## DATA EXTRACT

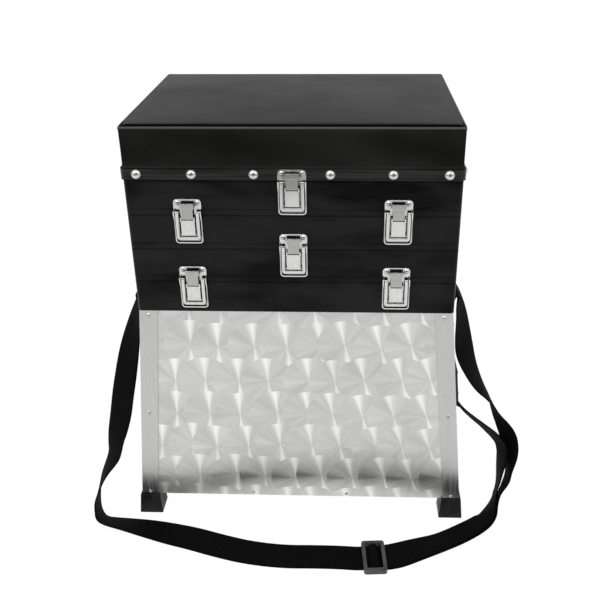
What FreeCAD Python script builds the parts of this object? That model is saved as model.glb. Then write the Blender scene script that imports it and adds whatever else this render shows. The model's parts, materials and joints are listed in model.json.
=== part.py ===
import FreeCAD, Part

import math
import os
import re

import Sketcher

# Fishing seat box: a flared metal box on four feet, a fixed collar, three hinged trays, a
# hinged padded lid, six draw latches and a shoulder strap. Millimetres. The origin is on the
# floor under the middle of the box, +X to the right, +Y to the back, +Z up.

os.makedirs("parts", exist_ok=True)
doc = FreeCAD.newDocument("fishing_seat_box")
sheet = doc.addObject("Spreadsheet::Sheet", "Sizes")

# Driving dimensions
SIZES = [
    ("tray_width", 360.0),
    ("tray_depth", 260.0),
    ("tray_height", 39.5),
    ("tray_wall", 2.5),
    ("tray_floor", 2.5),
    ("tray_corner", 5.0),
    ("seam_gap", 0.4),
    ("seam_neck_height", 1.2),
    ("seam_neck_inset", 0.8),
    ("rim_height", 6.0),
    ("rim_line_height", 0.7),
    ("rim_line_inset", 0.5),
    ("foot_height", 28.0),
    ("foot_top_wall", 1.8),
    ("foot_taper", 5.0),
    ("foot_socket_depth", 16.0),
    ("foot_fit", 0.2),
    ("panel_height", 269.0),
    ("base_flare", 25.0),
    ("metal_inset", 1.0),
    ("sheet_thickness", 1.5),
    ("profile_flange", 21.0),
    ("profile_thickness", 1.5),
    ("bottom_lift", 8.0),
    ("bottom_flange", 7.5),
    ("collar_height", 38.0),
    ("collar_skirt", 14.0),
    ("band_height", 12.5),
    ("band_thickness", 2.0),
    ("cushion_height", 47.3),
    ("cushion_crown", 1.5),
    ("cushion_draw", 0.6),
    ("cushion_edge", 2.2),
    ("cushion_corner", 2.6),
    ("cover_thickness", 1.2),
    ("stud_radius", 5.4),
    ("stud_dome", 3.2),
    ("stud_shank_radius", 1.2),
    ("stud_shank_length", 8.0),
    ("rivet_radius", 2.6),
    ("rivet_dome", 1.3),
    ("rivet_shank_radius", 1.4),
    ("fit_gap", 0.05),
    ("hinge_spread", 105.0),
    ("hinge_width", 44.0),
    ("leaf_height", 17.0),
    ("lid_leaf_height", 8.0),
    ("leaf_thickness", 1.4),
    ("knuckle_radius", 2.8),
    ("hinge_pin_radius", 1.3),
    ("hinge_gap", 0.4),
    ("latch_width", 30.0),
    ("latch_spread", 113.0),
    ("lid_latch_drop", 5.8),
    ("keeper_height", 17.9),
    ("keeper_corner", 4.0),
    ("latch_plate", 1.0),
    ("base_plate_height", 31.3),
    ("latch_rim", 1.2),
    ("latch_rim_rise", 2.2),
    ("ear_thickness", 1.2),
    ("lever_width", 26.0),
    ("lever_length", 26.9),
    ("rail_width", 3.8),
    ("lever_sheet", 0.8),
    ("bead_rise", 1.8),
    ("tongue_width", 14.8),
    ("tongue_rise", 0.8),
    ("lever_pivot_out", 4.8),
    ("lever_pivot_up", 4.6),
    ("hook_pivot_out", 5.0),
    ("hook_pivot_drop", 2.4),
    ("hook_width", 12.4),
    ("hook_plate", 1.0),
    ("hook_top", 14.9),
    ("curl_height", 6.2),
    ("lip_gap", 0.3),
    ("trunnion_radius", 0.7),
    ("webbing_width", 38.0),
    ("webbing_thickness", 1.8),
    ("return_width", 38.0),
    ("clamp_width", 40.0),
    ("clamp_play", 0.2),
    ("clamp_forward", 87.0),
    ("high_clamp_z", 267.0),
    ("high_clamp_height", 14.0),
    ("high_clamp_thickness", 1.5),
    ("low_clamp_z", 185.0),
    ("low_clamp_height", 44.0),
    ("low_clamp_thickness", 4.4),
    ("slider_length", 28.0),
    ("slider_bar", 4.3),
    ("slider_play", 1.0),
    ("slider_corner", 3.6),
    ("slider_window_corner", 1.0),
    ("slider_low", 0.6),
    ("slider_lift", 4.5),
    ("slider_thickness", 2.6),
    ("slider_rung_half", 1.8),
    ("slider_rung_height", 1.15),
    ("slider_right", 94.0),
    ("slider_forward", 207.7),
    ("slider_turn", 4.0),
]
for row, (alias, number) in enumerate(SIZES, start=1):
    sheet.set(f"A{row}", alias)
    sheet.set(f"B{row}", str(number))
    sheet.setAlias(f"B{row}", alias)
doc.recompute()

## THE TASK
Reproduce the complete set of lines precisely as supplied.

## FINISHED EXERCISE
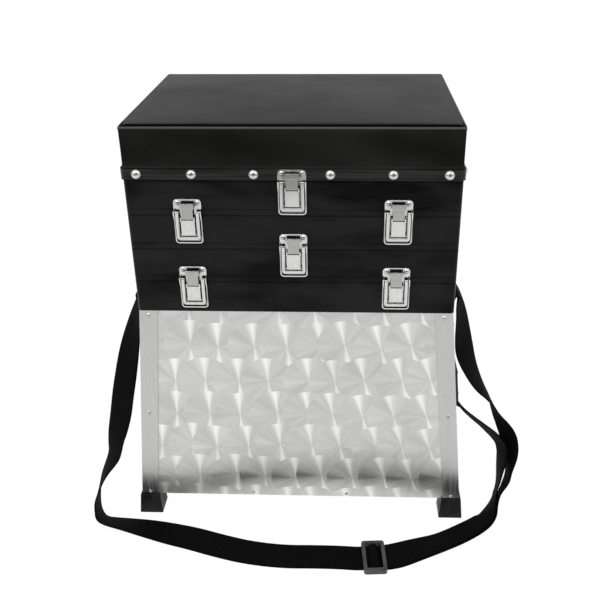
What FreeCAD Python script builds the parts of this object? That model is saved as model.glb. Then write the Blender scene script that imports it and adds whatever else this render shows. The model's parts, materials and joints are listed in model.json.
=== part.py ===
import FreeCAD, Part

import math
import os
import re

import Sketcher

# Fishing seat box: a flared metal box on four feet, a fixed collar, three hinged trays, a
# hinged padded lid, six draw latches and a shoulder strap. Millimetres. The origin is on the
# floor under the middle of the box, +X to the right, +Y to the back, +Z up.

os.makedirs("parts", exist_ok=True)
doc = FreeCAD.newDocument("fishing_seat_box")
sheet = doc.addObject("Spreadsheet::Sheet", "Sizes")

# Driving dimensions
SIZES = [
    ("tray_width", 360.0),
    ("tray_depth", 260.0),
    ("tray_height", 39.5),
    ("tray_wall", 2.5),
    ("tray_floor", 2.5),
    ("tray_corner", 5.0),
    ("seam_gap", 0.4),
    ("seam_neck_height", 1.2),
    ("seam_neck_inset", 0.8),
    ("rim_height", 6.0),
    ("rim_line_height", 0.7),
    ("rim_line_inset", 0.5),
    ("foot_height", 28.0),
    ("foot_top_wall", 1.8),
    ("foot_taper", 5.0),
    ("foot_socket_depth", 16.0),
    ("foot_fit", 0.2),
    ("panel_height", 269.0),
    ("base_flare", 25.0),
    ("metal_inset", 1.0),
    ("sheet_thickness", 1.5),
    ("profile_flange", 21.0),
    ("profile_thickness", 1.5),
    ("bottom_lift", 8.0),
    ("bottom_flange", 7.5),
    ("collar_height", 38.0),
    ("collar_skirt", 14.0),
    ("band_height", 12.5),
    ("band_thickness", 2.0),
    ("cushion_height", 47.3),
    ("cushion_crown", 1.5),
    ("cushion_draw", 0.6),
    ("cushion_edge", 2.2),
    ("cushion_corner", 2.6),
    ("cover_thickness", 1.2),
    ("stud_radius", 5.4),
    ("stud_dome", 3.2),
    ("stud_shank_radius", 1.2),
    ("stud_shank_length", 8.0),
    ("rivet_radius", 2.6),
    ("rivet_dome", 1.3),
    ("rivet_shank_radius", 1.4),
    ("fit_gap", 0.05),
    ("hinge_spread", 105.0),
    ("hinge_width", 44.0),
    ("leaf_height", 17.0),
    ("lid_leaf_height", 8.0),
    ("leaf_thickness", 1.4),
    ("knuckle_radius", 2.8),
    ("hinge_pin_radius", 1.3),
    ("hinge_gap", 0.4),
    ("latch_width", 30.0),
    ("latch_spread", 113.0),
    ("lid_latch_drop", 5.8),
    ("keeper_height", 17.9),
    ("keeper_corner", 4.0),
    ("latch_plate", 1.0),
    ("base_plate_height", 31.3),
    ("latch_rim", 1.2),
    ("latch_rim_rise", 2.2),
    ("ear_thickness", 1.2),
    ("lever_width", 26.0),
    ("lever_length", 26.9),
    ("rail_width", 3.8),
    ("lever_sheet", 0.8),
    ("bead_rise", 1.8),
    ("tongue_width", 14.8),
    ("tongue_rise", 0.8),
    ("lever_pivot_out", 4.8),
    ("lever_pivot_up", 4.6),
    ("hook_pivot_out", 5.0),
    ("hook_pivot_drop", 2.4),
    ("hook_width", 12.4),
    ("hook_plate", 1.0),
    ("hook_top", 14.9),
    ("curl_height", 6.2),
    ("lip_gap", 0.3),
    ("trunnion_radius", 0.7),
    ("webbing_width", 38.0),
    ("webbing_thickness", 1.8),
    ("return_width", 38.0),
    ("clamp_width", 40.0),
    ("clamp_play", 0.2),
    ("clamp_forward", 87.0),
    ("high_clamp_z", 267.0),
    ("high_clamp_height", 14.0),
    ("high_clamp_thickness", 1.5),
    ("low_clamp_z", 185.0),
    ("low_clamp_height", 44.0),
    ("low_clamp_thickness", 4.4),
    ("slider_length", 28.0),
    ("slider_bar", 4.3),
    ("slider_play", 1.0),
    ("slider_corner", 3.6),
    ("slider_window_corner", 1.0),
    ("slider_low", 0.6),
    ("slider_lift", 4.5),
    ("slider_thickness", 2.6),
    ("slider_rung_half", 1.8),
    ("slider_rung_height", 1.15),
    ("slider_right", 94.0),
    ("slider_forward", 207.7),
    ("slider_turn", 4.0),
]
for row, (alias, number) in enumerate(SIZES, start=1):
    sheet.set(f"A{row}", alias)
    sheet.set(f"B{row}", str(number))
    sheet.setAlias(f"B{row}", alias)
doc.recompute()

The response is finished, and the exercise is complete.